From 1997 Papava has been a Corresponding Member of the Georgian National Academy of Sciences and an Active Member – Academician since 2013. He is an Active Member of the International Academy of Sciences, Education, Industry and Arts (CA, USA), an Active Member of the New York Academy of Sciences (NY, USA), an Active Member of the International Informatization Academy (UN), a Member of the International Research Institute for Economics and Management (Hong Kong; Denver, USA), an Eminent Fellow Member of the Scholars Academic and Scientific Society (India) and other international societies and associations. In 2008-2010 he was the Deputy Chairman of the Scientific Committee for Economics and Law of the Georgian National Academy of Sciences; from 2010 he has been the Chairman of the Scientific Committee for Economics of the Georgian National Academy of Sciences; in 2007-2010 he was a Member of the CASE (Center for Social and Economic Research) Advisory Council (Warsaw, Poland) and a Member of the International Scientific Council of the International Institute for Social Development (Moscow, Russia). He is also a member of the Tbilisi-based think-tank Rondeli Foundation – Georgian Foundation for Strategic and International Studies.

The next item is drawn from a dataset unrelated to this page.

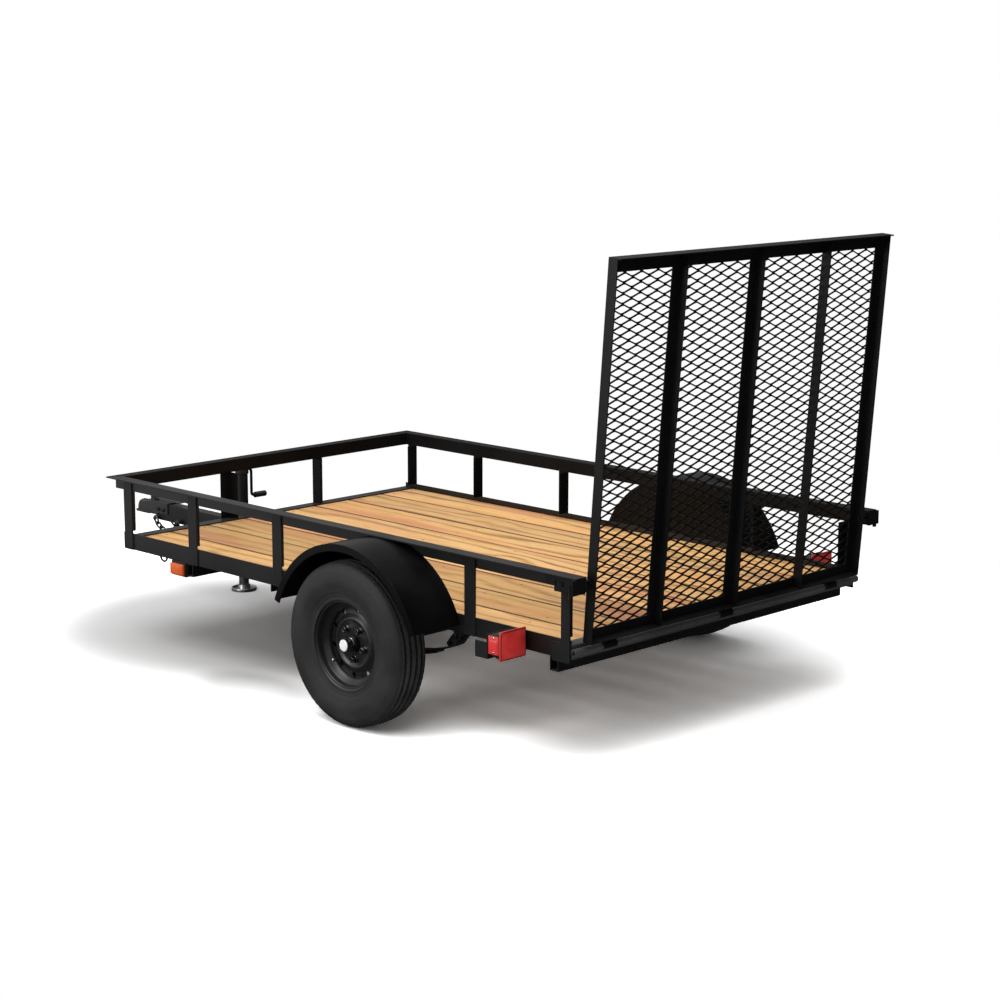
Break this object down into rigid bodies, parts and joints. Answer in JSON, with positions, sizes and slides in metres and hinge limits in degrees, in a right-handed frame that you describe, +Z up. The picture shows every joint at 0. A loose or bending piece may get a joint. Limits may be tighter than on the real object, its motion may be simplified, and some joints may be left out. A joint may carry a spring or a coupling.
{
  "type": "utility trailer",
  "caption": "Utility trailer with an open angle-steel bed, plank floor, round fenders, drawbar with ball coupler, swivel jack and a tall mesh ramp gate at the rear.",
  "frame": {"origin": "middle of the bounding box on the ground", "axes": "+X forward to the coupler, +Y to the left, +Z up"},
  "size_m": [3.548, 1.968, 1.6823],
  "materials": {
    "frame_paint": "semi-gloss black paint over steel angle",
    "gate_paint": "semi-gloss black paint",
    "fender_paint": "smooth gloss black paint",
    "running_gear_paint": "matt black paint",
    "board_wood": "pale treated softwood planks with open grain",
    "tyre_rubber": "matt black rubber",
    "rim_paint": "gloss black paint",
    "hub_paint": "black paint",
    "bright_plate": "bright plated steel",
    "lamp_red": "red moulded lens",
    "marker_amber": "amber moulded lens",
    "lamp_base": "black plastic base",
    "coupler_paint": "gloss black paint",
    "zinc_steel": "dull zinc plate",
    "jack_paint": "black paint",
    "jack_zinc": "bright zinc plate"
  },
  "bodies": {
    "frame": {"axle": "running_gear_paint", "coupler": "coupler_paint", "coupler_latch": "coupler_paint", "deck_boards": "board_wood", "fender_left": "fender_paint", "fender_right": "fender_paint", "floor_angles": "frame_paint", "front_angle": "frame_paint", "gate_latches": "gate_paint", "hinge_pipes": "frame_paint", "hinge_rod": "zinc_steel", "jack_bracket": "jack_paint", "leaf_springs": "running_gear_paint", "posts_front": "frame_paint", "posts_left": "frame_paint", "posts_right": "frame_paint", "rear_angle": "frame_paint", "safety_chains": "zinc_steel", "side_angle_left": "frame_paint", "side_angle_right": "frame_paint", "side_marker_bases": "lamp_base", "side_markers": "marker_amber", "spring_clamps": "zinc_steel", "spring_hangers": "running_gear_paint", "spring_shackles": "running_gear_paint", "tail_lamp_brackets": "frame_paint", "tail_lamps": "lamp_red", "tie_loops": "frame_paint", "tongue": "frame_paint", "tongue_spacer": "frame_paint", "top_rail_front": "frame_paint", "top_rail_left": "frame_paint", "top_rail_right": "frame_paint", "under_beams": "frame_paint"},
    "wheel_left": {"dust_cap_left": "bright_plate", "hub_left": "hub_paint", "lug_nuts_left": "bright_plate", "rim_left": "rim_paint", "tyre_left": "tyre_rubber"},
    "wheel_right": {"dust_cap_right": "bright_plate", "hub_right": "hub_paint", "lug_nuts_right": "bright_plate", "rim_right": "rim_paint", "tyre_right": "tyre_rubber"},
    "gate": {"gate_frame": "gate_paint", "gate_knuckles": "gate_paint", "gate_mesh": "gate_paint", "gate_uprights": "gate_paint"},
    "jack": {"jack_body": "jack_paint", "jack_crank": "jack_paint"},
    "jack_leg": {"jack_foot": "jack_zinc", "jack_leg": "jack_zinc"}
  },
  "joints": [
    {"name": "wheel_left_spin", "type": "hinge", "parent": "frame", "child": "wheel_left", "pos_m": [-0.72695, 0.906, 0.294], "axis": [0, 1, 0], "continuous": true},
    {"name": "wheel_right_spin", "type": "hinge", "parent": "frame", "child": "wheel_right", "pos_m": [-0.72695, -0.906, 0.294], "axis": [0, 1, 0], "continuous": true},
    {"name": "gate_hinge", "type": "hinge", "parent": "frame", "child": "gate", "pos_m": [-1.62595, 0, 0.398], "axis": [0, -1, 0], "range_deg": [0, 101]},
    {"name": "jack_swivel", "type": "hinge", "parent": "frame", "child": "jack", "pos_m": [1.15305, -0.096, 0.307], "axis": [0, 1, 0], "range_deg": [0, 90]},
    {"name": "jack_extend", "type": "slide", "parent": "jack", "child": "jack_leg", "axis": [0, 0, 1], "range_m": [-0.08, 0.145]}
  ]
}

In 2008 Vladimer Papava was awarded the Philippe Gogichaishvili Prize of the National Academy of Sciences of Georgia for the book – Necroeconomics: The Political Economy of Post-Communist Capitalism. New York, iUniverse, 2005. In 2004 Vladimer Papava together with a group of Georgian economists was awarded the State Prize of Georgia in Science for the Series of Publications – ‘The Methods and Models of Macroeconomic Regulations.’